Scott Moeller, coauthor of a book on the use of business and military intelligence in M&A deals and CEO of Executive Education at Cass Business School in London, England, points out that Scenario Planning can be helpful in thinking about M&A deals. Exactly so.
Scenario Planning is "fractal." It can be used to address risk and uncertainty at the product, business unit, and corporate levels. Understanding possible trajectories for industries, markets, portfolio companies, and possible acquisition targets enables CEOs and Directors to evaluate possible futures and to choose their most desirable future and identify the key events and milestones leading to that future.
Sometimes it's useful to look a the future of the key business units and then at the future of the company and its portfolio of companies. Such a sequence of Scenario Planning projects can help the CEO and Directors approach acquisition and divestiture using more rigorous tools to evaluate many possible outcomes.
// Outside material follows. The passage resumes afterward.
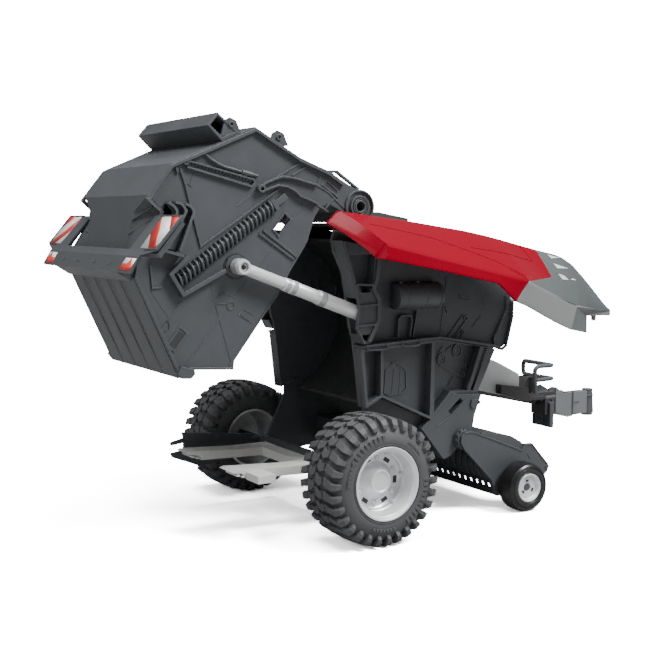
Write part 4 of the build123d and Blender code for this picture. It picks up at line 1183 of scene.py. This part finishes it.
class BALER_OT_body_sides(EachSide, bpy.types.Operator):
    """Adds the ribs, tanks' bands, clips and raised shapes of the body's sides"""

    bl_idname = "baler.body_sides"
    bl_label = "Body sides"

    def build(self, side, hand):
        bm = bmesh.new()
        ribs(bm, BODY_RIBS, -0.2, hand, follow=True)
        for x, z, outer, inner in BODY_RINGS:
            ring(bm, x, z, outer, inner, SHELL - 0.2, SHELL + 0.9, hand, follow=True)
        for x, z, outer, inner in BODY_RINGS[:3]:
            ring(bm, x, z, outer * 0.56, inner * 0.40, SHELL - 0.2, SHELL + 0.5, hand, follow=True)
        rib(bm, [(90.9, 138.1), (99.0, 135.9), (98.5, 133.9), (90.9, 136.4)], 0.5, SHELL - 0.2, SHELL + 0.5,
            hand, follow=True, closed=True)
        ribs(bm, EDGE_RIBS, -0.2, hand)
        ribs(bm, STEP_RIBS, 10.6, hand)
        ribs(bm, FLANGE_RIBS, 10.4, hand)
        # web between the wall and the front channel
        prism(bm, [(136.2, 134.4), (137.0, 126.0), (125.4, 107.6), (126.6, 104.4), (131.6, 102.6),
                   (138.0, 103.6), (143.4, 124.6), (143.0, 133.0)], SHELL - 1.6, SHELL - 0.2, hand,
              follow=True)
        # clips hanging from the shelf
        for path in ([(13.5, 111.4), (13.9, 109.1), (26.8, 108.7), (26.6, 111.6)],
                     [(38.6, 112.6), (39.3, 109.9), (50.6, 109.8), (51.4, 112.8)]):
            tube(bm, smooth_path([at(x, SHELL + 8.2, z, hand) for x, z in path], 4), 0.6, 8)
        moulded("body_relief_" + side, bm, "chassis", 0.00015)
        # bands and lugs of the tank
        bm = bmesh.new()
        low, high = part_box("side_tanks")
        tank_z = (low.z + high.z) / 2 / MM
        tank_r = (high.z - low.z) / 2 / MM
        tank_x = (low.x - AXLE) / MM
        tank_out = high.y / MM - tank_r
        for x in (6.3, 20.5, 31.6):
            turned_bar(bm, (tank_x + x - 0.5, tank_z), (tank_x + x + 0.5, tank_z), tank_out,
                       [(0, tank_r), (0.2, tank_r + 0.35), (0.8, tank_r + 0.35), (1, tank_r)], hand, 48)
        for x in (4.0, 17.0):
            block_at(bm, tank_x + x, tank_z + tank_r + 0.2, 2.0, 1.6, tank_out - 0.6, tank_out + 1.8, hand)
        turned_bar(bm, (tank_x - 0.4, tank_z), (tank_x + 0.2, tank_z), tank_out,
                   [(0, tank_r - 1.0), (0.6, tank_r - 0.1), (1, tank_r - 0.1)], hand, 48)
        moulded("tank_bands_" + side, bm, "chassis", 0.0001)
        # painted shade: a row of small black discs and two black strips stand for holes and slots, dark as their
        # hollows in shade
        dark = bmesh.new()
        for k in range(7):
            ring(dark, 110.6 + 0.6 * k, 139.6 - 1.5 * k, 0.42, 0.01, SHELL - 0.2, SHELL + 0.12, hand,
                 follow=True, sides=10)
        rib(dark, [(102.6, 117.4), (111.4, 124.6)], 1.5, SHELL - 0.3, SHELL + 0.1, hand, follow=True)
        rib(dark, [(79.8, 81.2), (84.4, 87.0)], 2.2, SHELL - 0.3, SHELL + 0.12, hand, follow=True)
        make("body_slots_" + side, dark, "chassis", "black")
        # fine ticks on the first sloping beam
        tick = bmesh.new()
        rib(tick, [(91.6, 80.2), (95.0, 79.2)], 0.35,
            flank(93.0, SHELL + 6.9), flank(93.0, SHELL + 7.25), hand)
        ticks = repeated(tick, "dark", 24, (0.70 * MM, -hand * 0.70 * TURN_IN * MM, 1.0 * MM))
        dress("beam_ticks_" + side, ticks, "chassis", "dark")
        # raised boss and fold of the lower bracket
        bm = bmesh.new()
        rib(bm, [(91.0, 73.9), (75.0, 62.0), (66.0, 57.4)], 0.8, SHELL + 5.8, SHELL + 6.4, hand)
        prism(bm, [(93.0, 72.2), (97.4, 72.6), (98.8, 69.4), (94.6, 66.4), (92.2, 68.0)], SHELL + 5.8,
              SHELL + 7.2, hand)
        ring(bm, 98.6, 70.4, 1.1, 0.5, SHELL + 5.8, SHELL + 7.8, hand, sides=12)
        moulded("bracket_relief_" + side, bm, "chassis", SOFT)


STRIPPERS = 19  # ribs across the pickup between its plates


class BALER_OT_pickup(bpy.types.Operator):
    """Adds the pickup's stripper ribs, side plate edges and pivot tubes"""

    bl_idname = "baler.pickup"
    bl_label = "Pickup"

    def execute(self, context):
        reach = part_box("pickup_comb")[1].y / MM
        pivot = Vector(JOINTS["pickup_hinge"]["pos_m"])
        pin = ((pivot.x - AXLE) / MM, pivot.z / MM)
        for side, hand in HANDS.items():
            bm = bmesh.new()
            ring(bm, *pin, 6.6, 4.3, SHELL + 6.3, SHELL + 8.6, hand)
            ring(bm, *pin, 6.0, 4.3, SHELL + 8.4, SHELL + 10.4, hand)
            for k, spot in enumerate(disc(*pin, 6.2, 12)):
                block_at(bm, *spot, 1.0, 1.0, SHELL + 6.4, SHELL + 10.0, hand, 30 * k)
            moulded("pickup_pivot_" + side, bm, "pickup", SOFT)
            bm = bmesh.new()
            out = SHELL + 12.0
            rib(bm, [(84.2, 52.6), (90.2, 52.6), (107.7, 45.9), (130.6, 36.6), (134.2, 39.9), (139.5, 39.9),
                     (152.9, 25.4), (152.6, 20.9)], 1.0, out - 0.4, out + 0.45, hand)
            rib(bm, [(135.4, 34.3), (138.1, 30.2)], 0.5, out - 0.3, out + 0.3, hand)
            ring(bm, 152.6, 23.6, 1.6, 0.8, out - 0.3, out + 0.5, hand)
            moulded("pickup_plate_edge_" + side, bm, "pickup", SOFT)
        # one stripper rib, repeated across the pickup
        pitch = 2 * reach / STRIPPERS
        bm = bmesh.new()
        curve = smooth_path([Vector(p) for p in ((106.4, 19.6), (103.6, 23.0), (102.6, 28.0), (103.6, 33.6),
                                                 (106.4, 38.6))], 4)
        line = [tuple(point) for point in curve]
        prism(bm, line + [(107.0, 38.0), (107.0, 20.0)], -reach + 0.7, -reach + pitch - 0.7, LEFT)
        prism(bm, [(103.8, 37.0), (101.6, 40.8), (103.4, 41.2), (106.6, 38.4)],
              -reach + 1.6, -reach + 3.0, LEFT)
        strippers = repeated(bm, "dark", STRIPPERS, (0, pitch * MM, 0))
        dress("pickup_strippers", strippers, "pickup", "dark", SOFT)
        return {"FINISHED"}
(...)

For example, one project for a Fortune 500 company convinced the CEO that he should sell a particular business unit because the competencies needed for success were fundamentally different than his other portfolio companies. His principal businesses essentially required making bets on 30 year capital investments in manufacturing plants where technologies evolved slowly. The business sold required competence in managing in markets whose technologies and structures were rapidly evolving.
What is especially interesting is how often companies that use scenario planning in one instance (project, acquisition, other deal) will 'forget' or neglect to use it in other times and places when they should. The organisational learning is not applied. Opportunities lost. A key element of the successful application of the scenario planning is to this need to audit the instances when it has been used and then institutionalise it within the company.